Sunday, July 17, 2011

Is Rand Paul A 9/11 Denier? Probably Not

Rand Paul issued a summons to coincide with FBI Director Robert Mueller's re-confirmation that 911blogger seems to be using to imply that he's a Truther. Part of it is posted almost entirely without comment, though the implication of their choice of which part of the summons to post is clear:

Why did FBI supervisors and lawyers block the search warrant sought by field agents in Minnesota who believed that Zacarias Moussaoui was a terrorist who might use a commercial airplane as a weapon in the weeks before September 11th? Why did the so--called "Phoenix memo," written by FBI agent Kenneth Williams in July of 2001, which warned of an unusual number of young Arab men seeking flight training in the U.S., never reach the highest levels of the FBI? Was anyone ever disciplined, fired, or their career ended for these errors in judgment?"

The rest of the memo is quite telling of Rand Paul's own ideological blinders. He is apparently baffled as to why the FBI has an interest in protecting people who work at abortion centers, and can't understand why one of the criteria used in detecting likely political extremists is outspoken support for 3rd-party, right-wing candidates.

Paul's intent is obvious - the last decade has given many Americans reason to believe the FBI is both run by incompetents and a danger to the freedoms guaranteed by American law, and his goal is to politicize that fact for his supporters. He has chosen an idea that appalls right-wingers and Christians (the idea that the FBI has a vested interest in safeguarding the lives of people who provide and assist in performing abortions) and an idea that appalls those who vote on national security issues (that the FBI was incompetent in detecting foreign radicals who emmigrated to Rand Paul's home state).

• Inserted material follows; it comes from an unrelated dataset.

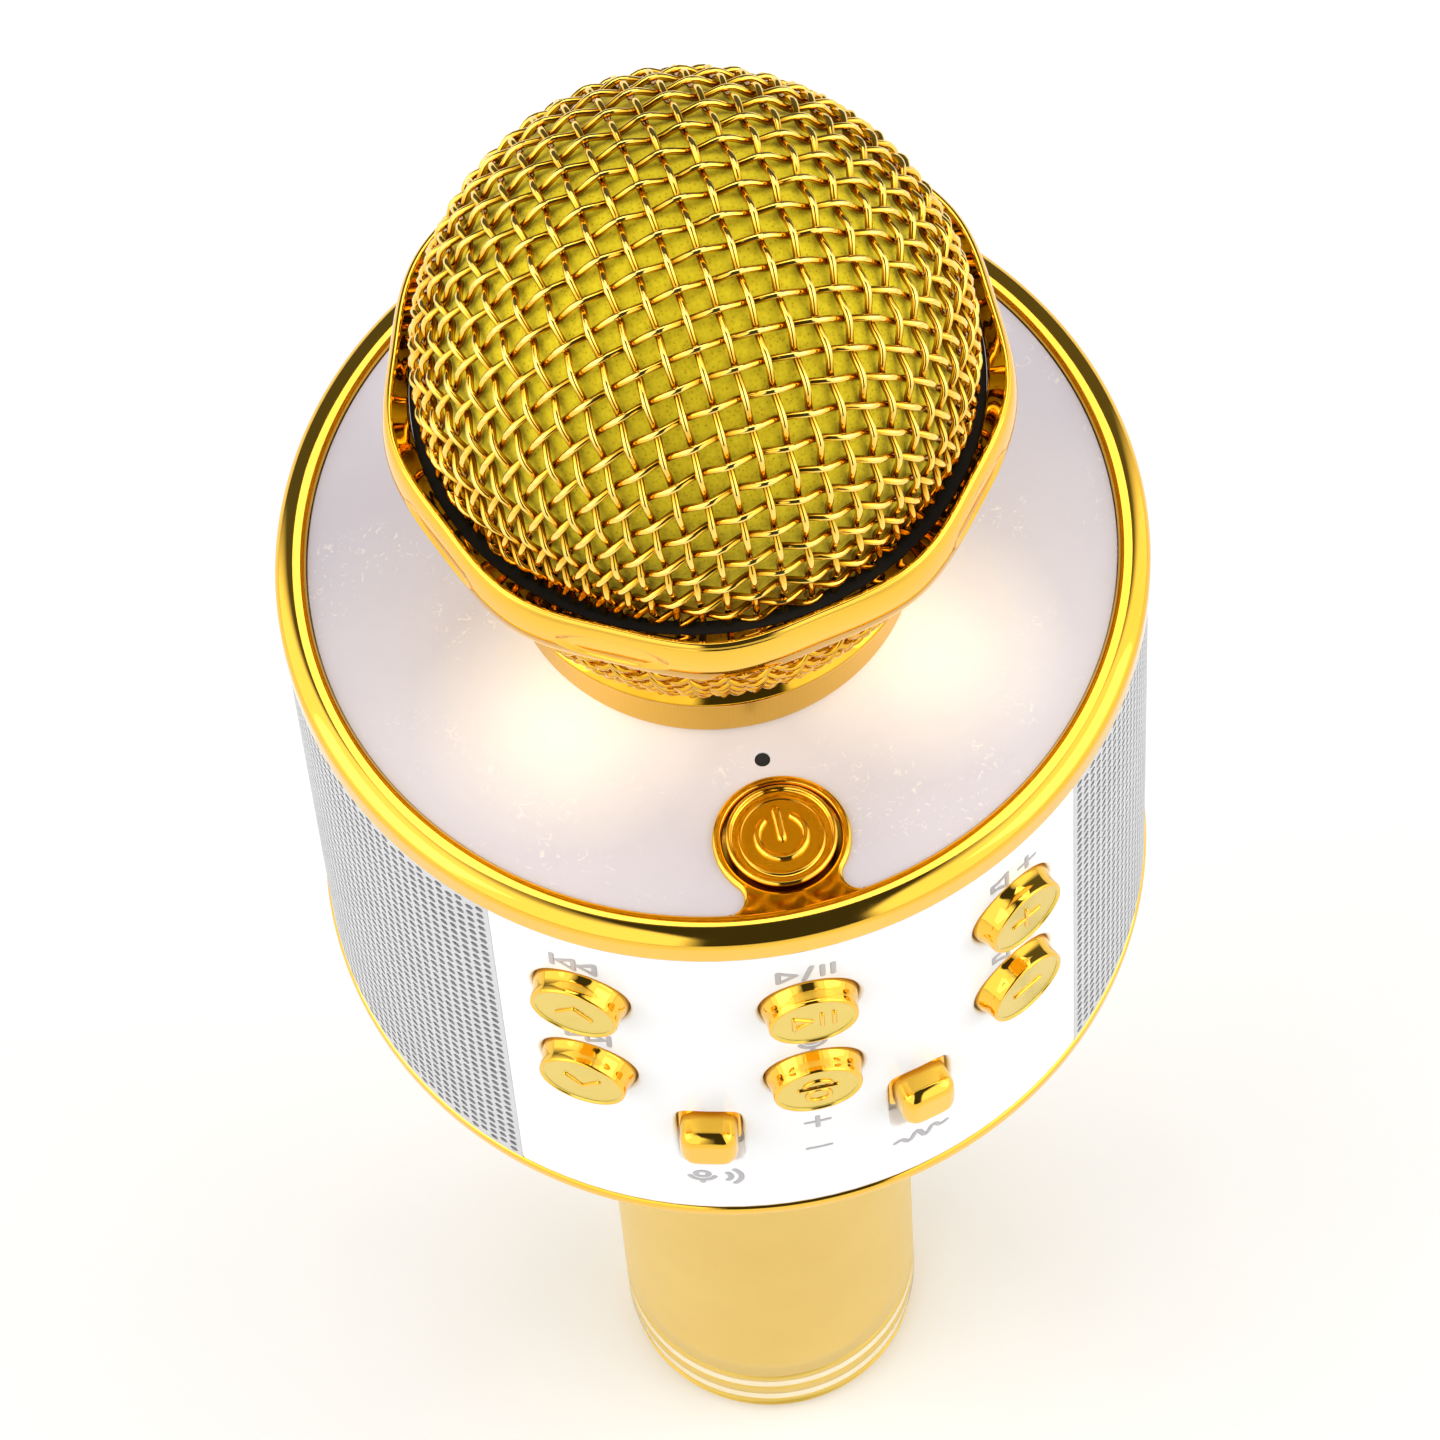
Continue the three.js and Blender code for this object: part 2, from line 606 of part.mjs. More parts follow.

These are contradictory in implication. The first implies that the FBI is an overreaching, politicized depriver of legitimate political rights that needs to be scaled back, while the second implies that its ability to track radicalized immigrants desperately needs to be improved and possibly expanded. These are all parts of the contradictions of Paul's personal political philosophy - pro-personal freedom except at the border and the pulpit, anti-government except in its capacity to deprive rights to people unlike him - but overall they make only a weak case that Paul is a Truther. His beliefs happen to quite closely align with the median Truther, but he has bigger fish to fry than that. A group to whom he is sympathetic is clearly just taking one of his statements out of context for political purposes - the bread and butter of the 9/11 denier movement.

1 comment:

Anonymous said...

Are you a denier that in 1913, several private banks collaborated to persuade congress (during a holiday break) to grant permission to their new Federal Reserve (an oligarchy of private corporate banks) to print and regulate the currency of the United States of America? And then modify the conditions upon which they may modify their behavior hundreds of times since then? Are you a denier that some of the most powerful internationally wealthy families in the western world control the economy of the United States? Are you aware that they have publicly bragged about that? That they have historically backed the military opponents of the US, resulting in mass death and US military involvement when it was not necessary for the well-being of US citizens, to the best of most peoples' knowledge?